* What is asked *
State the number of lines that contain "update", with no other text.

** START **

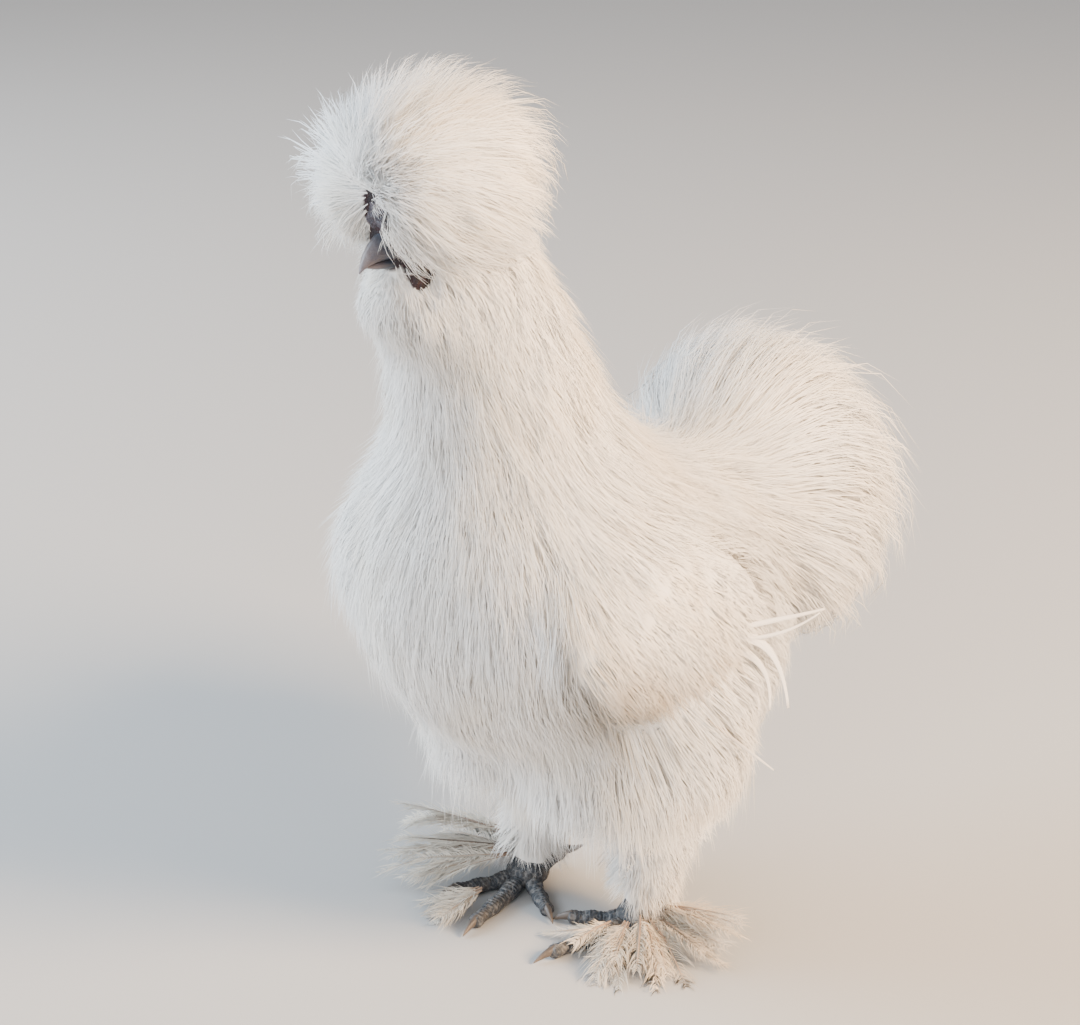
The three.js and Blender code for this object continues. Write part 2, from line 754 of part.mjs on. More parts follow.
const whole = (form) => starSolid(form, form.core);
const grown = (form) => starSolid(form, form.core + GAP);

// The planes in which the crest, head, neck and body meet, and the two sides of such a plane
const seam = (normal, through) => ({ normal: normal.normalize(), offset: normal.dot(through) });
const CROWN = seam(vector(0, 0.34, 0.94), vector(0, -HEAD_FORWARD + 4, HEAD_HEIGHT + 8));
const NAPE = seam(vector(0, 1, -1), vector(0, -HEAD_FORWARD + 4, HEAD_HEIGHT - 5));
const THROAT = seam(vector(0, -0.2, 0.98), vector(0, -45, BODY_HEIGHT + 88));
const before = (solid, { normal, offset }) => solid.trimByPlane(normal.toArray(), offset + GAP / 2);
const behind = (solid, { normal, offset }) =>
  solid.trimByPlane(normal.clone().negate().toArray(), -offset + GAP / 2);

const parts = new Map();
const grownHead = starSolid(headForm, GAP);
const grownComb = starSolid(combForm, GAP);
const skull = wasm.Manifold.union([starSolid(headForm, 0), lid(LEFT, 0), lid(RIGHT, 0)])
  .subtract(ball(eyeCentre(LEFT), EYE_RADIUS + GAP, 6, 10))
  .subtract(ball(eyeCentre(RIGHT), EYE_RADIUS + GAP, 6, 10));
parts.set("head", behind(behind(skull, CROWN), NAPE));
parts.set("comb", behind(starSolid(combForm, 0).subtract(grownHead), CROWN));
parts.set(
  "upper_beak",
  upperBeak(0).subtract(grownHead).subtract(grownComb).subtract(nostril(LEFT)).subtract(nostril(RIGHT)),
);
parts.set("lower_beak", lowerBeak().subtract(grownHead).subtract(upperBeak(GAP)));
for (const [name, side] of Object.entries(SIDES)) {
  parts.set(`${name}_eye`, ball(eyeCentre(side), EYE_RADIUS, 6, 10));
  parts.set(`${name}_wattle`, starSolid(wattleForm(side), 0).subtract(grownHead));
  parts.set(`${name}_earlobe`, behind(starSolid(earlobeForm(side), 0).subtract(grownHead), NAPE));
}

const plumedForms = new Map([
  ["crest", crestForm],
  ["neck", neckForm],
  ["beard", beardForm],
  ["torso", torsoForm],
  ["tail", tailForm],
]);
parts.set("crest", before(whole(crestForm), CROWN));
parts.set("neck", before(before(behind(whole(neckForm), CROWN), NAPE), THROAT));
parts.set("torso", behind(whole(torsoForm), THROAT));
parts.set("tail", whole(tailForm).subtract(grown(torsoForm)));
const throat = wasm.Manifold.union([
  grownHead,
  grown(neckForm),
  ...[LEFT, RIGHT].flatMap((side) => [starSolid(wattleForm(side), GAP), starSolid(earlobeForm(side), GAP)]),
]);
parts.set("beard", whole(beardForm).subtract(throat));
for (const [name, side] of Object.entries(SIDES)) {
  const [wing, thigh, shank] = [wingForm(side), thighForm(side), shankForm(side)];
  const toes = Object.keys(TOE_LENGTH);
  const grownClaws = toes.map((toe) => clawSolid(name, toe, GAP));
  const grownFoot = wasm.Manifold.union([footSolid(name, GAP), ...grownClaws]);
  plumedForms.set(`${name}_wing`, wing).set(`${name}_thigh`, thigh).set(`${name}_shank`, shank);
  parts.set(`${name}_wing`, whole(wing).subtract(grown(torsoForm)));
  parts.set(`${name}_thigh`, whole(thigh).subtract(grown(torsoForm)).subtract(grown(wing)));
  parts.set(`${name}_shank`, whole(shank).subtract(grown(thigh)).subtract(grownFoot));
  parts.set(`${name}_foot`, footSolid(name, 0).trimByPlane([0, 0, 1], 0));
  toes.forEach((toe) => {
    parts.set(`${name}_${toe}_claw`, clawSolid(name, toe, 0).subtract(footSolid(name, GAP)));
  });
}
for (const [name, solid] of parts) parts.set(name, largestBody(solid));

// The plumage, from the outermost part inwards
const OUTER_FIRST = ["crest", "beard", "neck", "wing", "tail", "torso", "thigh", "shank"];
const kindOf = (name) => name.split("_").at(-1);
const turnOf = (name) => OUTER_FIRST.indexOf(kindOf(name));
const order = [...plumedForms.keys()].sort((a, b) => turnOf(a) - turnOf(b));
const extras = new Map();
for (const [name, side] of Object.entries(SIDES)) {
  extras.set(`${name}_wing`, quills(side));
  extras.set(`${name}_shank`, footFeathers(side));
}
order.forEach((name, index) => {
  const core = parts.get(name);
  const neighbours = [...parts].filter(([other]) => other !== name).map(([, solid]) => solid);
  const random = seeded(101 + index);
  const vanes = vanesOf(extras.get(name) ?? [], core, neighbours);
  const locks = locksOf(plumedForms.get(name), core, neighbours, vanes, random);
  parts.set(name, largestBody(wasm.Manifold.union([core, ...locks])));
});

// Colours of the parts, by the last word of a part's name
const PLUMAGE = { color: 0xf3efe7, roughness: 0.95 };
const DARK_SKIN = { color: 0x3d3038, roughness: 0.6 };
const SLATE = { color: 0x59616b, roughness: 0.55 };
const FINISHES = {
  head: { color: 0x4a3a44, roughness: 0.65 },
  comb: DARK_SKIN,
  wattle: { color: 0x4b2634, roughness: 0.55 },
  earlobe: { color: 0x3f7684, roughness: 0.6 },
  beak: { color: 0x6d7379, roughness: 0.45 },
  eye: { color: 0x0b0908, roughness: 0.1 },
  foot: SLATE,
  claw: { color: 0x8c7f73, roughness: 0.5 },
};

const bird = new THREE.Group();
for (const [name, solid] of parts) {
  const mesh = largestBody(solid).getMesh();
  const geometry = new THREE.BufferGeometry();
  geometry.setAttribute("position", new THREE.BufferAttribute(mesh.vertProperties, 3));
  geometry.setIndex(new THREE.BufferAttribute(mesh.triVerts, 1));
  geometry.computeVertexNormals();
  const finish = FINISHES[kindOf(name)] ?? PLUMAGE;
  const object = new THREE.Mesh(geometry, new THREE.MeshStandardMaterial(finish));
  object.name = name;
  bird.add(object);
}

// The box's middle comes to the origin, with the soles on the floor.
const middle = new THREE.Box3().setFromObject(bird).getCenter(vector(0, 0, 0));
bird.position.set(-middle.x, -middle.y, 0);

export default bird;
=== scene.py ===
"""A life-size white silkie fowl in studio light: one skin, its silky plumage, its face and its feet.

Lengths in this script are millimetres in the bird's own frame, whose origin is the floor point between the
feet: the beak points towards -Y, the bird's left side is at +X and +Z is up. PLACE moves a point of it to
where the frame has it, and a piece's mesh is written in metres.
"""
from __future__ import annotations

import logging
import math
from dataclasses import dataclass, field
from enum import Enum
from functools import reduce
from typing import Callable, Iterable

import bpy
import numpy as np
from mathutils import Matrix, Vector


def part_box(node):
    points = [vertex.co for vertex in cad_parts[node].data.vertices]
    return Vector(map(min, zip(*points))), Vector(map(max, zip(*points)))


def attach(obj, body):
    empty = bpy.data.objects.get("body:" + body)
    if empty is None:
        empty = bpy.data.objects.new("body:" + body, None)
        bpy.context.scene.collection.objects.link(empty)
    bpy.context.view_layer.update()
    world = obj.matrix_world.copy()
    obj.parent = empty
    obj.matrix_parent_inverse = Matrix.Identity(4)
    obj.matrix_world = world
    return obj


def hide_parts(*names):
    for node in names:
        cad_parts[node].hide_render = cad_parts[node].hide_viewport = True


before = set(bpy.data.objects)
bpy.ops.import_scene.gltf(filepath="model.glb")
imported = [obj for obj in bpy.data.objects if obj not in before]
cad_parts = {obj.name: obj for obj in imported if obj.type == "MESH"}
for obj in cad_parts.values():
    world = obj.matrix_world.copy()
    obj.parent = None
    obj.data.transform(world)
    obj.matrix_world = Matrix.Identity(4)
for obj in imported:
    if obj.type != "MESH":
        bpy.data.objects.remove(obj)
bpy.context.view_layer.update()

LOG = logging.getLogger("silkie")
Points = np.ndarray
Distance = Callable[[Points], Points]

# Driving dimensions
STANCE = 30.5
FOOT_STAGGER = 3.5
BODY_HEIGHT = 148.0
HEAD_HEIGHT = 322.0
HEAD_FORWARD = 87.0
EYE_RADIUS = 4.3
EYE = np.array([10.4, -HEAD_FORWARD - 6.5, HEAD_HEIGHT + 3.0])
CROWN = np.array([0.0, -84.0, HEAD_HEIGHT + 22.0])
BEAK_BASE = HEAD_FORWARD + 15.0
MOUTH_HEIGHT = HEAD_HEIGHT - 7.5
MM = 0.001
METRE = 1000.0
UP = np.array([0.0, 0.0, 1.0])
SIDEWAYS = np.array([1.0, 0.0, 0.0])
TINY = 1e-9


def frame_offset() -> Points:
    """The bird's own origin in the frame, in millimetres, read from where the left eye is."""
    low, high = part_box("left_eye")
    return METRE * (np.array(low) + np.array(high)) / 2.0 - EYE


PLACE = frame_offset()


class Side(Enum):
    """The bird's two sides, each with the sign of its X."""

    LEFT = 1
    RIGHT = -1

    @property
    def word(self) -> str:
        """The side's name in lower case."""
        return self.name.lower()

    @property
    def mirror(self) -> Points:
        """The signs that carry a point of the left side to this one."""
        return np.array([self.value, 1, 1])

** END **

* Response for this exercise *
2